Cyprian per vendicarsi di Tatania la farà ingravidare da un toro e dall’incontro nascerà un edipico Minotauro capriccioso e vanesio, un divertito e divertente Alessandro Averone. Le schermaglie amorose fra i quattro ragazzi versione di Botho Strauss sono divise fra quattro 40/50enni annoiati, viziati, xnofobi, immaturi radical chic, di candido lino vestiti, e per i quali l’amore è solo un capriccio. Sognano, semplicemente sognano dirà Oberon di loro, e non riusciranno mai ad uscire dalla loro pelle. Se poi tutta la vicenda è inserita in un contest berlinese datato storicamente nel 1983, anno in cui il testo è stato prodotto appunto, la verosimiglianza della retrodatazione risulta oggi stridente ed inefficace. Assistendo a questa riedizione (integrale, e ciò va a scapito dell’attenzione purtroppo, quattro ore risultano davvero impegnative e faticose per lo spettatore) viene da pensare per associazione di idee a Tim Crouch e al lavoro che anche lui ha fatto su alcuni personaggi shakespeariani ed in particolare sulla riscrittura del Sogno, concentrando la sua attenzione su un solo personaggio, il suo I Peaseblossom, è un altrettanta indagine crudele sull’umanità ma che al contrario conserva tutta la freschezza e la stravaganza contenuta nella commedia del Bardo.

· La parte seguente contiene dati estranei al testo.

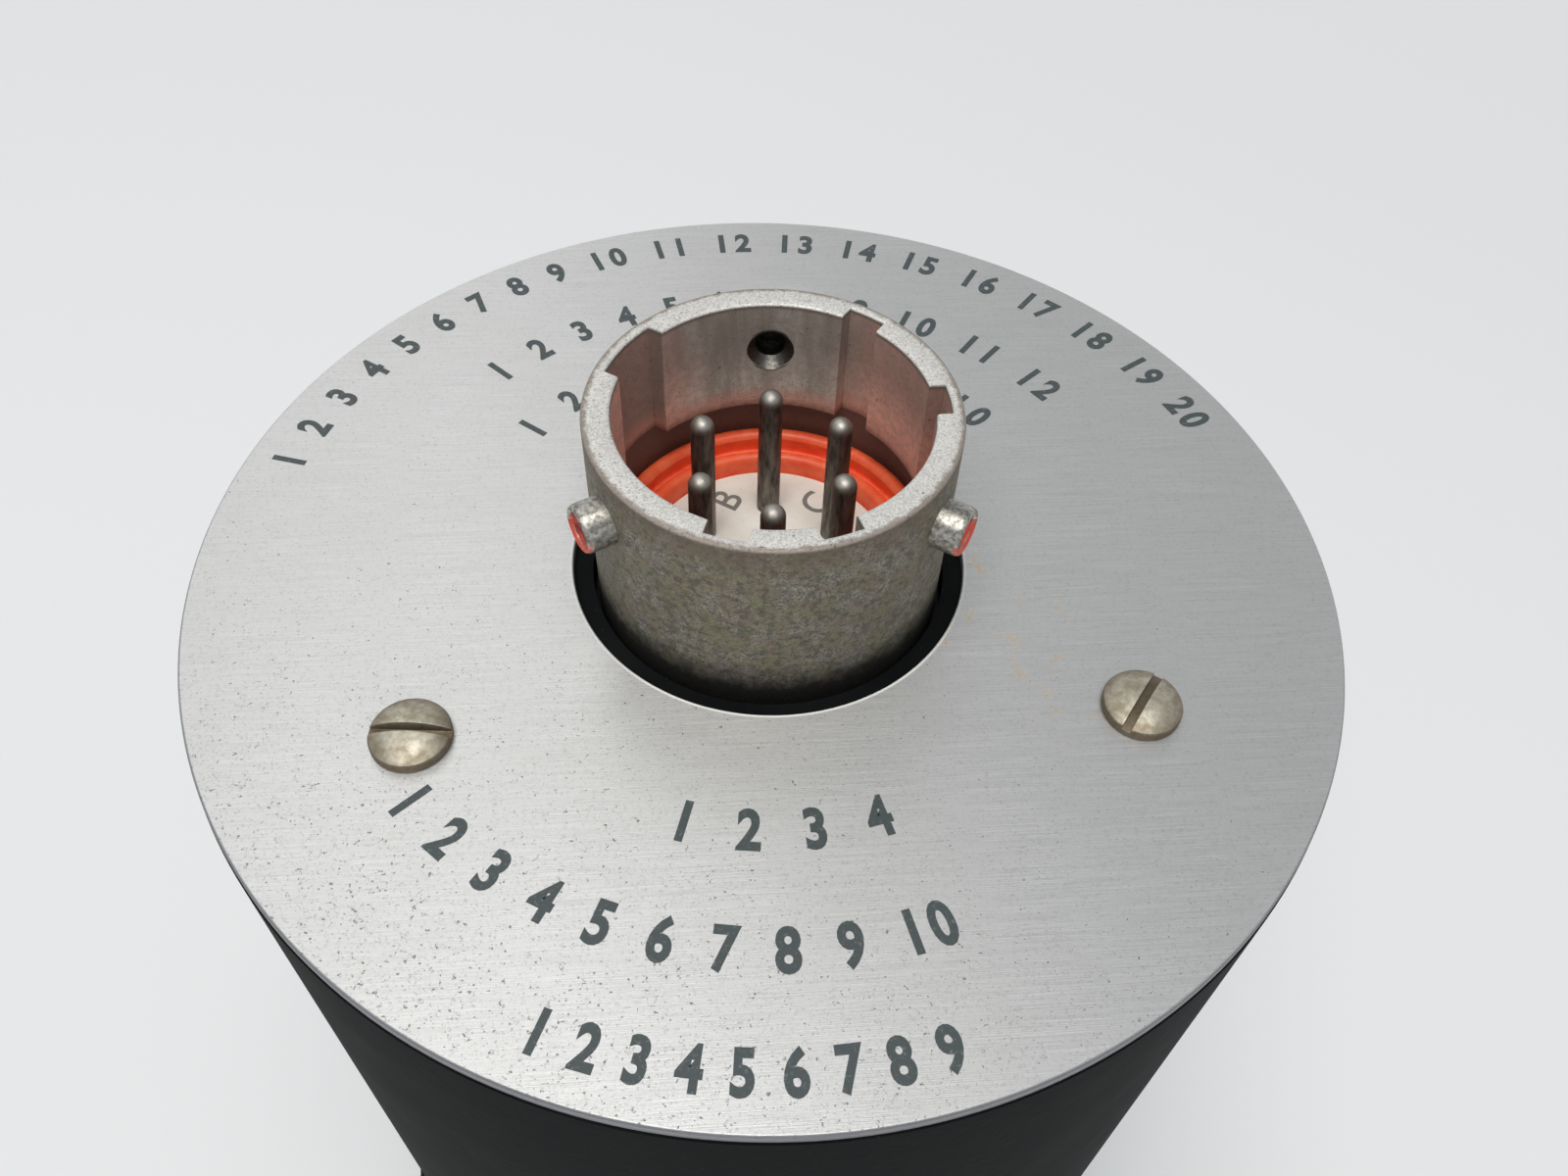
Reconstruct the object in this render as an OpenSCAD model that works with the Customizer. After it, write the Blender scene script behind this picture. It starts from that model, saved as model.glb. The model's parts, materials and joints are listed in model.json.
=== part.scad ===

L’accurata regia di Peter Stein dedica molta della sua attenzione a un teatro nel teatro, ad un circo amatoriale di trapezisti, a sorprendenti giocolerie, a adulti che divengono bambini e quel purpureo boccascena che sale e scende continuamente ne è la degna codificazione. Il parco nel quale compaiono i due protagonisti, apparizioni sbiadite velate da un aura di antichità, come antenati, è un cespuglio secco e raggrinzito su cui son impigliati dei kleenex sporchi per ripulirsi dopo un incontro, o stelle filanti luccicanti residui di una festa remota. La sua scena è un bosco parafrasando Luzzati. Ma è suggestivo anche quell’antro magico, sbilenco, misterioso, set cinematografico, dove il mago Cyprian, che rassomiglia un po’ al Prospero della Tempesta, prepara i suoi amuleti magici in micro-miniatura, è un luogo quasi antropologico. E si concede anche un omaggio al varietà con quel caffè-concerto in platea dove un pianista-attore allieta il pubblico per alleggerire i vari passaggi temporali e la coppia di comici da avanspettacolo abbigliati con le classiche giacchette striminzite e a quadri rappresentata qui da Fabio Sartor e Andrea Niccolini fanno a gara in bravura ed empatica simpatia. Infine arrivati al traguardo ci viene chiesto se abbiamo capito o abbiamo soltanto origliato?
“Der Park (Il parco)” di Botho Strauss
regia Peter Stein
scenografie: Ferdinand Woegerbauer
costumi: Anna Maria Heinreich
musiche: Massimiliano Gagliardi
con: Maddalena Crippa, Paolo Graziosi, Mauro Avogadro, Martin Chishimba, Gianluigi Fogacci, Graziano Piazza, Pia Lanciotti, Silvia Pernarella, Andrea Nicolini, Fabio Sartor, Arianna Di Stefano, Michele De Paola, Laurence Mazzoni, Daniele Santisi, Alessandro Averone, Carlo Bellamio e con il piccolo Romeo Diana in alternanza con Flavio Scannella.